Fazendo arte (?) ou Autoria

Cansada das flores e das frutas mortas da natureza morta, resolvi apelar: escolhi um peixe. Colorido e simpático, me apaixonei por ele à primeira vista. Recortei a figura e levei para a minha professora de pintura. Eu era uma boba naquela época e costumava esperar o aval das pessoas quando a mais interessada era eu.

Minha professora se chamava Verena* e era de família italiana. Sendo assim, se comportava como tal. Era expansiva, gesticulava bastante, tinha um certo sotaque e às vezes chegava a ser grossa. Me lembro claramente de como ela tratava homens e mulheres de modo diferente: os homens sempre com mais delicadeza e reserva, já com as mulheres falava tudo na lata e não tinha muitos papas na língua:

- O que você fez com o seu quadro? Por que todo esse verde!?

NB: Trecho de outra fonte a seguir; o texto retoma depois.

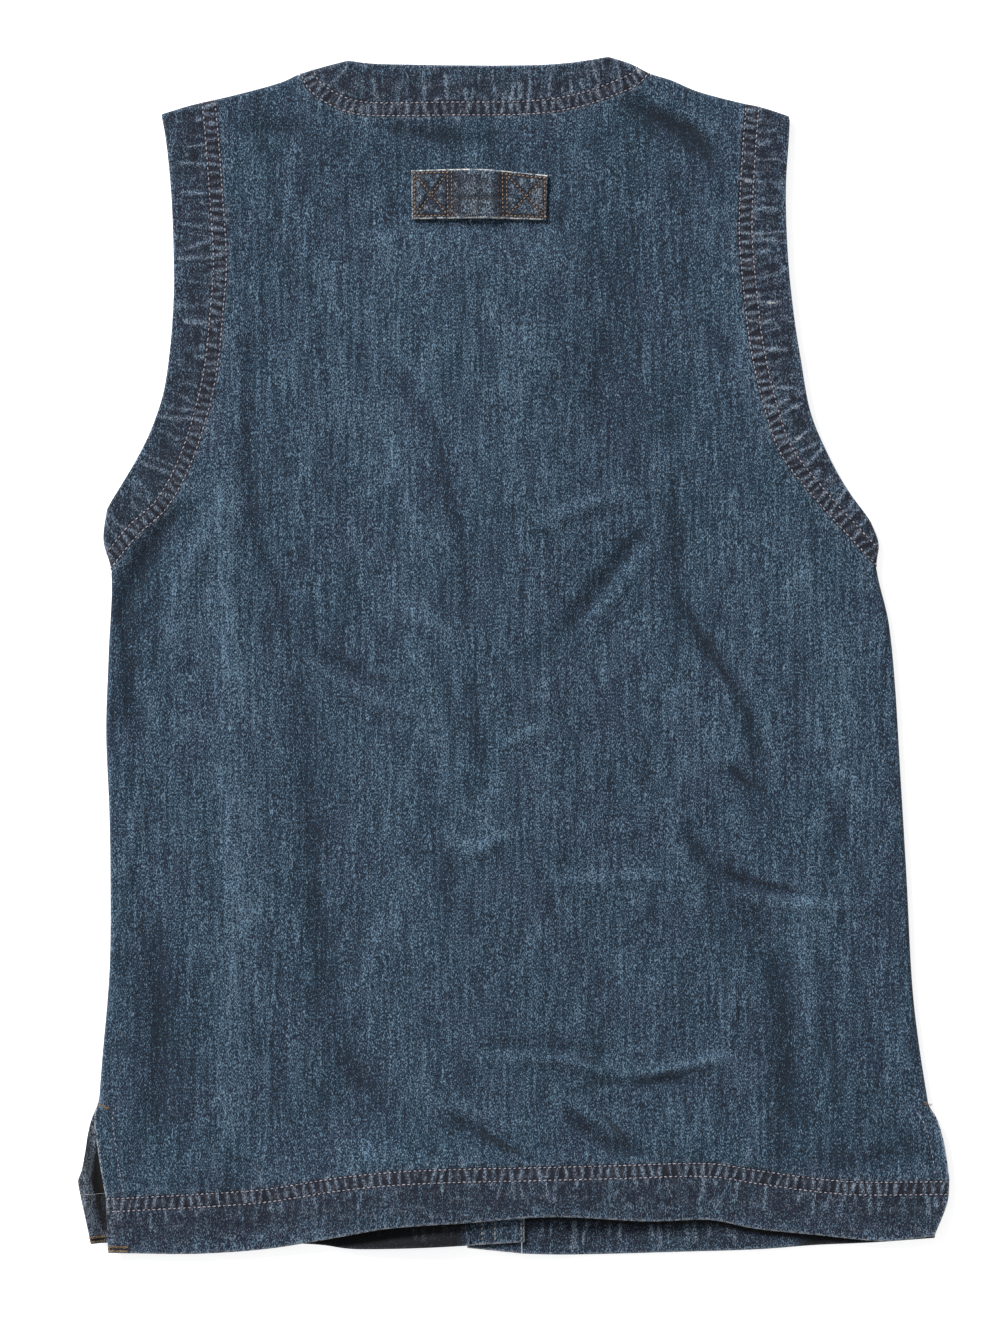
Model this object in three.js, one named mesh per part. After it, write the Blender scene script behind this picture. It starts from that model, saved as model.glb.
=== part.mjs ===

Assim, ela não se animou muito quando lhe mostrei a foto do meu peixe. Mas como (em bom português) eu estava pagando e o quadro era meu, ela não teve muita escolha. Tela, desenho e tinta a óleo. Ah como eu amo tinta à óleo... O meu esboço de peixe ficou bom. Eu desenho bem. 

Primeiro o fundo escuro, quase negro. E depois o peixe foi ganhando cores e texturas até ficar uma coisa muito bonitinha. Tão bonitinha que até a professora tomou interesse... Se meteu no meu quadro e pintou os olhos e a boca do peixe! Sim, ela pintou uma boquinha e peixe nem tem boca! Mas o que me incomodou foi que o sorriso do peixe deveria ter sido pintado por mim. Aquele sorriso foi o toque final, praticamente o sorriso de Monalisa...

Acabei me sentindo privada de uma parte do meu quadro infantil e na minha postura infantil, eu me lembro de olhar o quadro quase pronto com alguma tristeza. Uma tristeza profunda e uma nostalgia marítima. Coisas de piscianos?

Nisso já foram dez anos. O meu peixinho agora me acompanha alegre durante as refeições: está na parede da copa. E apesar de seu sorriso (tímido), o seu olhar é estranhamente melancólico. Por onde andará a minha professora? É um mistério submerso...

Só sei que o peixe foi um marco para eu largar mão do trivial e ir fazer o que realmente me apetece.